• _Short task_
Output the material beneath exactly, leaving nothing out.

-- Dataset content start --

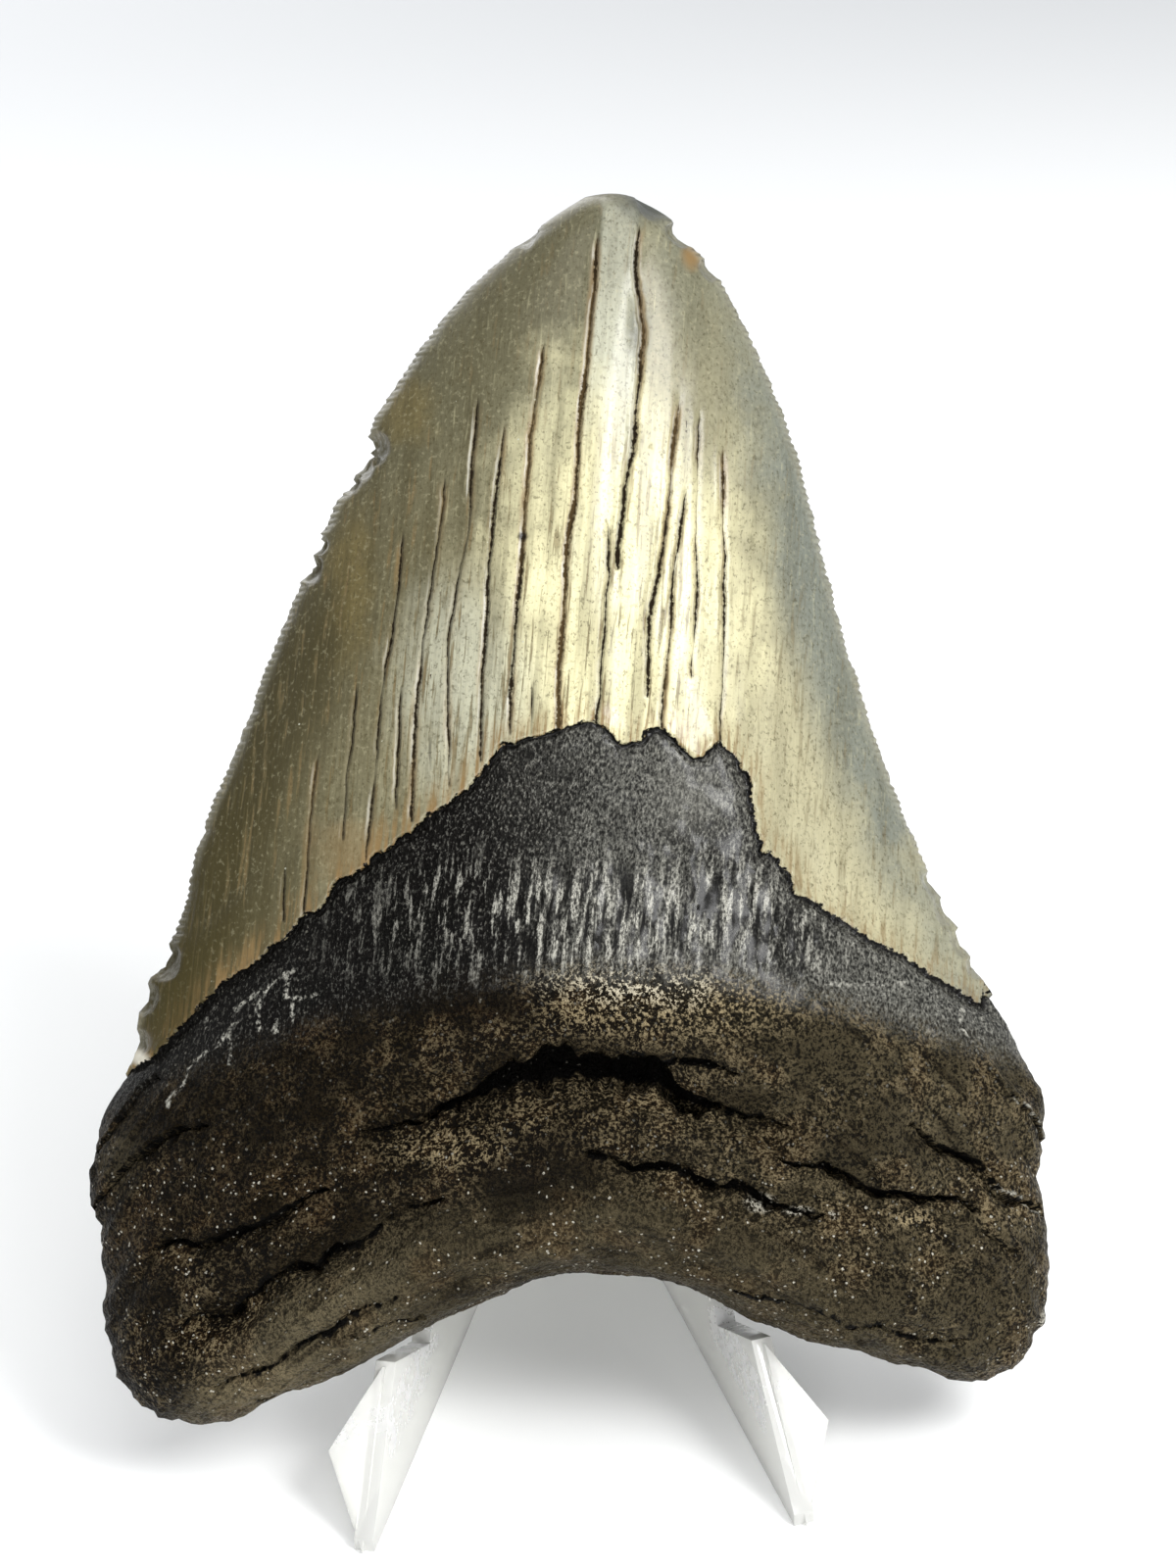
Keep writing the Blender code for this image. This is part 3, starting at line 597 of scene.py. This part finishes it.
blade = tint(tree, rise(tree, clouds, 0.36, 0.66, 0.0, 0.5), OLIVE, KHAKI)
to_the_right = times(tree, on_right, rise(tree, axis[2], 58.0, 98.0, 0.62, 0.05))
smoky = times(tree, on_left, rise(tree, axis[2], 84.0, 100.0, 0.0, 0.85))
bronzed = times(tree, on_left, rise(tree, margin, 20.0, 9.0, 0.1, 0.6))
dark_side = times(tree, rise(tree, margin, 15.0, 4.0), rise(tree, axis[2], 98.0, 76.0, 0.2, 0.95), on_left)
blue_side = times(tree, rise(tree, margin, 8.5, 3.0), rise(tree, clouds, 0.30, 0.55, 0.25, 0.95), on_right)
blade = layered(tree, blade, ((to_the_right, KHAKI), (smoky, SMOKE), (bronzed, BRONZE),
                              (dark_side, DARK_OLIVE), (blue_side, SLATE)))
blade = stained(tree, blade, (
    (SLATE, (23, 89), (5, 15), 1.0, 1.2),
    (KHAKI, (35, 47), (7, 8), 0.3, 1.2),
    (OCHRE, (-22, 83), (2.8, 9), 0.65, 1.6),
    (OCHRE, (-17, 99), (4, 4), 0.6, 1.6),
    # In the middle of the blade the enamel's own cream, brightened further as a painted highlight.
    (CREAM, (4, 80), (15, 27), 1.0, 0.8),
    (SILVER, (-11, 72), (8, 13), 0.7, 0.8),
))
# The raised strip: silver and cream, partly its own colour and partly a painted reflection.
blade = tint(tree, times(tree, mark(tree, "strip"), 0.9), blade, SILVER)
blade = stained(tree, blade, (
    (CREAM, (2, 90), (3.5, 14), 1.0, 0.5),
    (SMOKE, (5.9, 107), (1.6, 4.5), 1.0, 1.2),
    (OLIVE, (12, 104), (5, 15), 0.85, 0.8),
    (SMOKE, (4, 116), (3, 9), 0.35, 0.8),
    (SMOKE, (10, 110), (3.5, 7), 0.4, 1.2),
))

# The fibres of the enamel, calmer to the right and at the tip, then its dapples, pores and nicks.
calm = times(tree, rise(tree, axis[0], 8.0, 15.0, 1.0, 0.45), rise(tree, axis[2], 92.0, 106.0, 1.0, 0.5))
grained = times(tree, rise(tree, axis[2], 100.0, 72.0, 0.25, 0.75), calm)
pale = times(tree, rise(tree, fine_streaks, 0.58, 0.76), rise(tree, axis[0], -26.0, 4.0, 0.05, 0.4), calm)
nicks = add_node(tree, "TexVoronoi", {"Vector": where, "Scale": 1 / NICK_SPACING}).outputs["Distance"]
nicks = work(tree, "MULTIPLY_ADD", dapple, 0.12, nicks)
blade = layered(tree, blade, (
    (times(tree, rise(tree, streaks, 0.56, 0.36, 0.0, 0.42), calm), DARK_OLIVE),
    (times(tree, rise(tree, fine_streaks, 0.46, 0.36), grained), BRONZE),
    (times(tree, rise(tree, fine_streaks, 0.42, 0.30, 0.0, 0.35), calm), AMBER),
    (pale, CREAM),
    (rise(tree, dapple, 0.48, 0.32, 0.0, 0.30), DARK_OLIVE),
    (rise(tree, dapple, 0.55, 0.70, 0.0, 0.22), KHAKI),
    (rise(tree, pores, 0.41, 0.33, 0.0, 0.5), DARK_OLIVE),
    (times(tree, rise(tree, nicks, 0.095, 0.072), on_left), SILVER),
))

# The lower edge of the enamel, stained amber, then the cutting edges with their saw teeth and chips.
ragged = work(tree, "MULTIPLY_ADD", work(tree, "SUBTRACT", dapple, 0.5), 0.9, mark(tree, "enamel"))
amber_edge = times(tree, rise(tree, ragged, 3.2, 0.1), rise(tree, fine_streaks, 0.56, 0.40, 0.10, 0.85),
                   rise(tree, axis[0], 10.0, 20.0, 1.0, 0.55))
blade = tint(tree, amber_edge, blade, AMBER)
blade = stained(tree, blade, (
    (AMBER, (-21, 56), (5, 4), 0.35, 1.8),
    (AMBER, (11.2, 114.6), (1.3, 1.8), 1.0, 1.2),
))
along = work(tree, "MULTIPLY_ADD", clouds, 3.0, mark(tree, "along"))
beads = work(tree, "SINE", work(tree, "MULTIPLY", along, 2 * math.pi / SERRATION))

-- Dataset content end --

• _The solution_
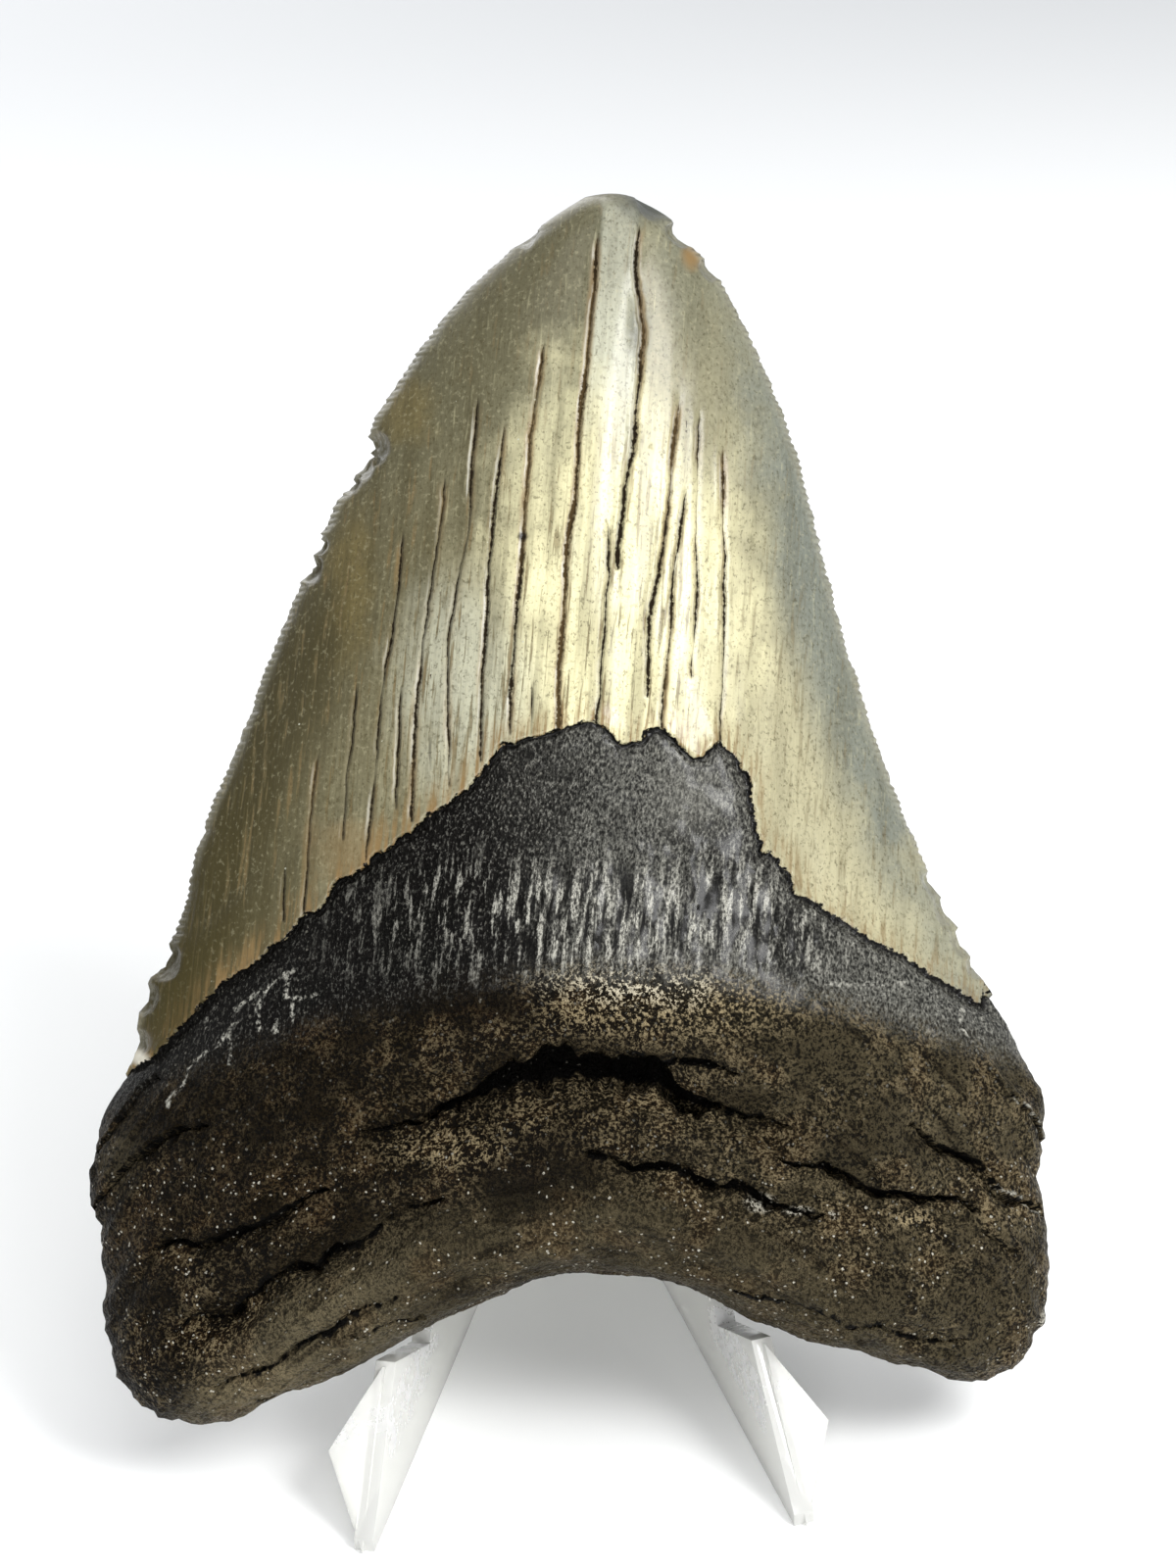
Keep writing the Blender code for this image. This is part 3, starting at line 597 of scene.py. This part finishes it.
blade = tint(tree, rise(tree, clouds, 0.36, 0.66, 0.0, 0.5), OLIVE, KHAKI)
to_the_right = times(tree, on_right, rise(tree, axis[2], 58.0, 98.0, 0.62, 0.05))
smoky = times(tree, on_left, rise(tree, axis[2], 84.0, 100.0, 0.0, 0.85))
bronzed = times(tree, on_left, rise(tree, margin, 20.0, 9.0, 0.1, 0.6))
dark_side = times(tree, rise(tree, margin, 15.0, 4.0), rise(tree, axis[2], 98.0, 76.0, 0.2, 0.95), on_left)
blue_side = times(tree, rise(tree, margin, 8.5, 3.0), rise(tree, clouds, 0.30, 0.55, 0.25, 0.95), on_right)
blade = layered(tree, blade, ((to_the_right, KHAKI), (smoky, SMOKE), (bronzed, BRONZE),
                              (dark_side, DARK_OLIVE), (blue_side, SLATE)))
blade = stained(tree, blade, (
    (SLATE, (23, 89), (5, 15), 1.0, 1.2),
    (KHAKI, (35, 47), (7, 8), 0.3, 1.2),
    (OCHRE, (-22, 83), (2.8, 9), 0.65, 1.6),
    (OCHRE, (-17, 99), (4, 4), 0.6, 1.6),
    # In the middle of the blade the enamel's own cream, brightened further as a painted highlight.
    (CREAM, (4, 80), (15, 27), 1.0, 0.8),
    (SILVER, (-11, 72), (8, 13), 0.7, 0.8),
))
# The raised strip: silver and cream, partly its own colour and partly a painted reflection.
blade = tint(tree, times(tree, mark(tree, "strip"), 0.9), blade, SILVER)
blade = stained(tree, blade, (
    (CREAM, (2, 90), (3.5, 14), 1.0, 0.5),
    (SMOKE, (5.9, 107), (1.6, 4.5), 1.0, 1.2),
    (OLIVE, (12, 104), (5, 15), 0.85, 0.8),
    (SMOKE, (4, 116), (3, 9), 0.35, 0.8),
    (SMOKE, (10, 110), (3.5, 7), 0.4, 1.2),
))

# The fibres of the enamel, calmer to the right and at the tip, then its dapples, pores and nicks.
calm = times(tree, rise(tree, axis[0], 8.0, 15.0, 1.0, 0.45), rise(tree, axis[2], 92.0, 106.0, 1.0, 0.5))
grained = times(tree, rise(tree, axis[2], 100.0, 72.0, 0.25, 0.75), calm)
pale = times(tree, rise(tree, fine_streaks, 0.58, 0.76), rise(tree, axis[0], -26.0, 4.0, 0.05, 0.4), calm)
nicks = add_node(tree, "TexVoronoi", {"Vector": where, "Scale": 1 / NICK_SPACING}).outputs["Distance"]
nicks = work(tree, "MULTIPLY_ADD", dapple, 0.12, nicks)
blade = layered(tree, blade, (
    (times(tree, rise(tree, streaks, 0.56, 0.36, 0.0, 0.42), calm), DARK_OLIVE),
    (times(tree, rise(tree, fine_streaks, 0.46, 0.36), grained), BRONZE),
    (times(tree, rise(tree, fine_streaks, 0.42, 0.30, 0.0, 0.35), calm), AMBER),
    (pale, CREAM),
    (rise(tree, dapple, 0.48, 0.32, 0.0, 0.30), DARK_OLIVE),
    (rise(tree, dapple, 0.55, 0.70, 0.0, 0.22), KHAKI),
    (rise(tree, pores, 0.41, 0.33, 0.0, 0.5), DARK_OLIVE),
    (times(tree, rise(tree, nicks, 0.095, 0.072), on_left), SILVER),
))

# The lower edge of the enamel, stained amber, then the cutting edges with their saw teeth and chips.
ragged = work(tree, "MULTIPLY_ADD", work(tree, "SUBTRACT", dapple, 0.5), 0.9, mark(tree, "enamel"))
amber_edge = times(tree, rise(tree, ragged, 3.2, 0.1), rise(tree, fine_streaks, 0.56, 0.40, 0.10, 0.85),
                   rise(tree, axis[0], 10.0, 20.0, 1.0, 0.55))
blade = tint(tree, amber_edge, blade, AMBER)
blade = stained(tree, blade, (
    (AMBER, (-21, 56), (5, 4), 0.35, 1.8),
    (AMBER, (11.2, 114.6), (1.3, 1.8), 1.0, 1.2),
))
along = work(tree, "MULTIPLY_ADD", clouds, 3.0, mark(tree, "along"))
beads = work(tree, "SINE", work(tree, "MULTIPLY", along, 2 * math.pi / SERRATION))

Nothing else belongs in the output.